Trump, in exile, we have been told, broods for revolution over the waters at Elba, using his influence to prepare the environment for his return. The truth is that he has allowed his relevance to become connected to his ability to serve the GOP’s interests, whether he realizes it or not.

It’s easier to track his good endorsements over the bad ones because there are so many of the latter and so few of the former. They generally align with the interests of the GOP establishment he claims to rail against.

His post-presidency inner circle largely consists of the worst White House and campaign staffers, from Bill Stepien to Brad Parscale — two men at the center of campaign finance troubles. The latter was also instrumental in putting together a team for the Boschian nightmare that is the gubernatorial Jenner candidacy in California. It includes Tony Fabrizio, the top pollster on Trump’s two campaigns, and Steven Cheung, a former Trump White House and campaign communications aide. After Trump’s team helped launch Jenner’s campaign, the candidate announced support for amnesty and said boys who transition ‘very young‘ should be allowed to compete in women’s sports.

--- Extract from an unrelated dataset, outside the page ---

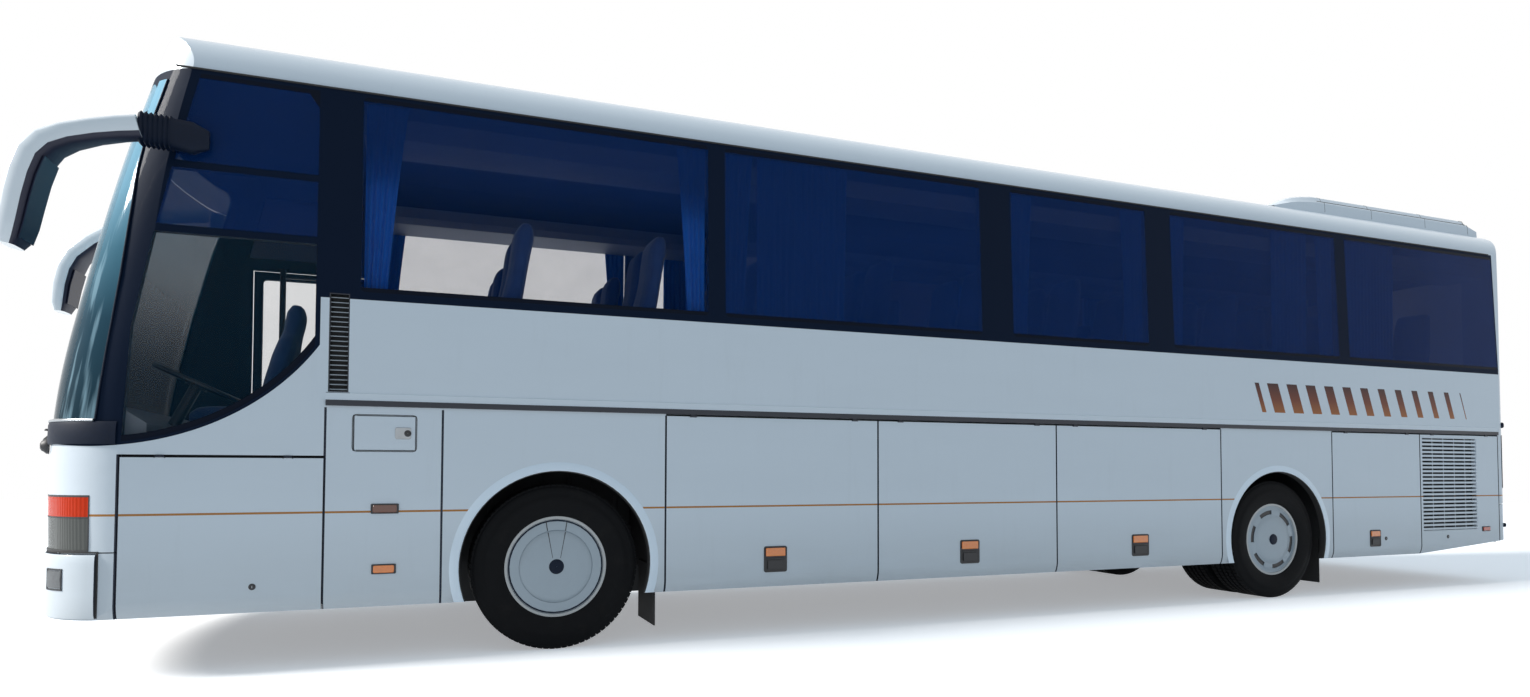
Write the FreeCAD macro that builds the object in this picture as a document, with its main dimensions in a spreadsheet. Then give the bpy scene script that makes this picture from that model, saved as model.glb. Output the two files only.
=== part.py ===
import FreeCAD, Part
import Sketcher
import math
import os

# Coach bus: two axles, high deck, luggage bays under the floor, engine at the rear.
# Millimetres, +X forward, +Y to the vehicle's left, +Z up.  The origin is on the ground,
# on the centre line, half way along the length with the forward mirror counted in.

doc = FreeCAD.newDocument("CoachBus")
sheet = doc.addObject("Spreadsheet::Sheet", "dims")

# Driving dimensions, one cell each, grouped by the assembly that they drive.
dimensions = {
    # whole body
    "bodyLength": 12000, "bodyWidth": 2500, "bodyHeight": 3510, "mirrorReach": 570,
    "wallThickness": 50, "glassThickness": 8, "panelGap": 8, "seatGap": 0.3, "runGap": 6,
    # heights above the ground
    "skirtHeight": 320, "tailSkirtHeight": 440, "skirtRollHeight": 80, "skirtRollDepth": 24,
     "railHeight": 1444, "beltHeight": 2090,
    "glassTopHeight": 3215, "roofJointHeight": 3240, "bumperHeight": 665,
    "noseFlapHeight": 1165,
    # plan form and front rake
    "noseBulgeRadius": 4000, "cornerRadius": 430, "tailCornerRadius": 170,
    "rakeStartHeight": 1300, "rakeMidHeight": 2360, "rakeTopHeight": 3240,
    "rakeMidSetback": 195, "rakeTopSetback": 425, "roofEdgeRadius": 235, "sideTumble": 38,
    "roofFrontDrop": 62, "roofFrontRun": 900, "headerRadius": 260, "tailRadius": 180,
    # axles
    "frontOverhang": 2720, "wheelbase": 6080, "wheelBayHalf": 665,
    "archRadius": 570, "archHeight": 515, "wheelhouseHalf": 610, "wheelhouseTop": 1130,
    # wheels
    "hubHeight": 500, "tyreWidth": 295, "rimRadius": 286, "tyreShoulder": 34, "trackOuter": 1200,
    "discThickness": 16, "rimWall": 9, "hubRadius": 150, "twinGap": 45, "kingpinOffset": 270,
    "beamWidth": 120, "axleTubeRadius": 85, "diffRadius": 215,
    # side panels, measured back from the nose or along the body
    "noseToFlap": 492, "fuelPanelLength": 611, "bayOneLength": 1522, "bayTwoLength": 1537,
    "coolerFlapLength": 1185, "engineFlapLength": 1166,
    # side windows, from the front one back
    "noseToWindow": 1610, "windowOne": 2056, "windowTwo": 1997, "windowThree": 1314,
    "windowFour": 1944, "windowFive": 2118, "pillarOne": 117, "pillarTwo": 280,
    "pillarThree": 270, "pillarFour": 134, "windowRadius": 28,
    # driver's window and windscreen
    "cabWindowStart": 1385, "cabWindowSill": 1831, "cabWindowNose": 500, "cabWindowFoot": 1235,
    "cabWindowTopNose": 700, "cabSweepRadius": 1246, "cabSweepForward": 1032,
    "cabSweepHeight": 2469, "transomLow": 2360, "transomHigh": 2710,
    "transomHeight": 40, "screenHalfWidth": 1095, "screenBottom": 1262, "screenTop": 3190,
    "screenSeam": 3020, "screenRadius": 90,
    # doors on the right side
    "frontDoorStart": 1570, "doorLength": 840, "doorBottom": 372, "doorTop": 2640,
    "doorGap": 12, "doorArm": 430,
    "doorPostRadius": 22, "doorGlassInset": 70, "doorGlassBottom": 960,
    # fuel filler door and grilles
    "fuelDoorRear": 139, "fuelDoorLength": 330, "fuelDoorBottom": 1194, "fuelDoorTop": 1395,
    "fuelDoorThickness": 14, "grilleInset": 34, "grilleLength": 791, "grilleBottom": 533,
    "grilleTop": 1400, "slatCount": 24, "slatHeight": 14, "slatDepth": 30,
    "ventLength": 103, "ventBottom": 1520, "ventTop": 2073, "ventCount": 20, "ventBack": 1557,
    # rail and roof
    "railProud": 12, "railThickness": 30, "mouldThickness": 40, "mouldProud": 6,
    "acFront": 9080, "acRear": 11960, "acHalfWidth": 1030, "acTop": 3650, "acNoseRun": 420,
    "hatchLength": 760, "hatchWidth": 560, "hatchHeight": 45, "hatchFrontAt": 3900,
    "hatchRearAt": 7700,
    # floors
    "deckHeight": 1500, "aisleHeight": 1330, "aisleHalf": 215, "deckThickness": 40,
    "bayFloorHeight": 480, "bayFloorThickness": 45, "bulkheadThickness": 40,
    "platformHeight": 960, "platformFront": 520,
    "railBeamHeight": 160, "railBeamWidth": 80, "railBeamOffset": 400,
    "stepCount": 4, "stairDepth": 740, "stairSideThickness": 20,
    # engine bay
    "engineLength": 1350, "engineHalfWidth": 345, "engineBottom": 420, "engineTop": 1290,
    "engineBack": 420, "engineFootLength": 140, "engineFootHeight": 90, "engineFootInset": 160,
    "lidHalfWidth": 930, "lidBottom": 800, "lidTop": 1950,
    "rearWindowHalf": 880, "rearWindowBottom": 2150, "rearWindowTop": 3080,
    "rearBumperTop": 770, "bumperGap": 6, "plateLength": 540, "plateHeight": 130,
    "plateMiddle": 600, "plateRecess": 6,
    # lamps
    "headLampBottom": 673, "headLampTop": 951, "headLampInner": 640, "headLampLength": 364,
    "fogBottom": 484, "fogTop": 582, "fogInner": 860, "fogLength": 230,
    "tailLampBottom": 930, "tailLampTop": 1440, "tailLampWidth": 110, "tailLampInner": 1040,
    # mirrors
    "bootLeftRear": 840, "bootLeftFront": 560, "bootLeftBottom": 2750, "bootLeftTop": 2925,
    "bootLeftOut": 165, "bootRightRear": 720, "bootRightFront": 385, "bootRightBottom": 2960,
    "bootRightTop": 3110, "bootRadius": 40,
    # interior
    "seatPitch": 860, "seatRows": 11, "seatCushionHeight": 420, "seatCushionDepth": 450,
    "seatBackTop": 1170, "seatThickness": 110, "seatWidth": 840, "seatInner": 270,
    "firstSeatBack": 2600, "backRecline": 160, "rackBottom": 3010, "rackTop": 3130,
    "rackInner": 720, "curtainThickness": 24,
    "dashHeight": 560, "steeringRadius": 235, "steeringTilt": 25,
    "driverSeatAt": 1120, "driverSeatSide": 520, "driverSeatWidth": 480,
    # below
    "mudflapWidth": 420, "mudflapBottom": 100, "mudflapThickness": 8,
    "wiperLength": 780, "wiperRadius": 11,
    # hinges, bearings and other small fits
    "fuelPinInset": 14, "fuelPinRadius": 4, "hingeDrop": 10, "hingePinRadius": 7,
    "hingePinLength": 40, "hingeInset": 180, "riserThickness": 30, "flapClear": 10,
    "houseSheet": 10, "railBeamBottom": 640, "eyeHalf": 100, "earThickness": 30,
    "earRadius": 55, "springRadius": 105, "kingpinRadius": 22, "stubRadius": 40,
    "spindleRadius": 30, "spindleLength": 60, "hubProud": 62, "treadThickness": 20,
    "doorPivotInset": 215, "doorPostOffset": 50, "doorArmWidth": 30, "doorArmHeight": 20,
    "doorLowArm": 880, "doorHighArm": 2580, "doorPinRadius": 10, "doorLugHeight": 22,
    "dashSkirt": 120, "towOffset": 350, "towHeight": 420, "towDepth": 220, "towSink": 26,
    "towBoreRadius": 20,
    "mudflapInner": 740, "curtainSetOut": 0.5, "curtainBottom": 2110,
}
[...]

This spectacle raised a good question: whether Trump’s influence diminishing wouldn’t be a bad thing for the movement he started, considering he has moved it left on some cultural issues.

After months of hype, the former president’s short-lived blog, ‘From the Desk of Donald J. Trump’, vanished from the web. It ‘will not be returning’, senior aide Jason Miller told CNBC. Before the platform flickered on and off, at the behest of Jared Kushner, Trump turned down using alternative social media sites Parler and Gab after Twitter suspended his account. In exchange for his presence on either platform, his team reportedly wanted an ownership stake in Parler and equity in Gab. Talks collapsed in both cases.

He reopened this scab by taking a shot at Twitter and Facebook after Nigeria banned the former this month for deleting a tweet by President Muhammadu Buhari. ‘Perhaps I should have done it while I was president,’ he wrote in a statement. ‘But Zuckerberg kept calling me and coming to the White House for dinner telling me how great I was.’

In other words, despite all the grievances held by his own constituents for Facebook, Trump let Zuckerberg off easy due to his flattery and ultimately allowed himself to be marginalized by his enemies. For now, his online presence depends on other Republicans keeping his name and brand alive for their own interests on social media.

Most recently, award-winning journalist Sharri Markson revealed that Trump allowed advisers to talk him out of launching an investigation into the origins of COVID-19 and taking measures to hold China accountable.

Trump, Markson wrote, ‘wanted to haul Dr Anthony Fauci in front of a presidential commission to give evidence about funding the Wuhan laboratory suspected of leaking COVID-19’. There were plans for the special presidential panel, ‘with an executive order even drawn up to hold China and its collaborators accountable and tally a reparations bill to fire off to Beijing’.

Larry Kudlow, who served as the director of the National Economic Council under Trump, is implicated in Markson’s story as one of the advisers who successfully turned Trump away from confronting Fauci and China. Trump shows no sign of breaking with Kudlow. Many people in that camp — call them ‘business conservatives’ — have gone on with Trump’s blessing to influence the ‘MAGA’ agenda at the America First Policy Institute, which Jared Kushner and Ivanka Trump are advising.

The most recent indicator that Trump’s influence is dependent on his ability to serve establishment interests is illustrated by his teaming-up with Newt Gingrich for a reboot of the ‘Contract With America’.

The conditions conducive to Gingrich’s success in 1994 no longer exist. More to the point, Gingrich has recruited Mark Meadows and Sen. Lindsey Graham into the cause, which is essentially just a serving of tax-cuts conservatism with vague, empty culture-war calories — or the opposite of what won Trump the White House.

Trump could use his influence to course-correct the movement that began with a Gracchean mandate given to him by Americans in 2016. But all along that road are roadblocks of ego and interests, and it seems we’re all just left waiting for Caesar.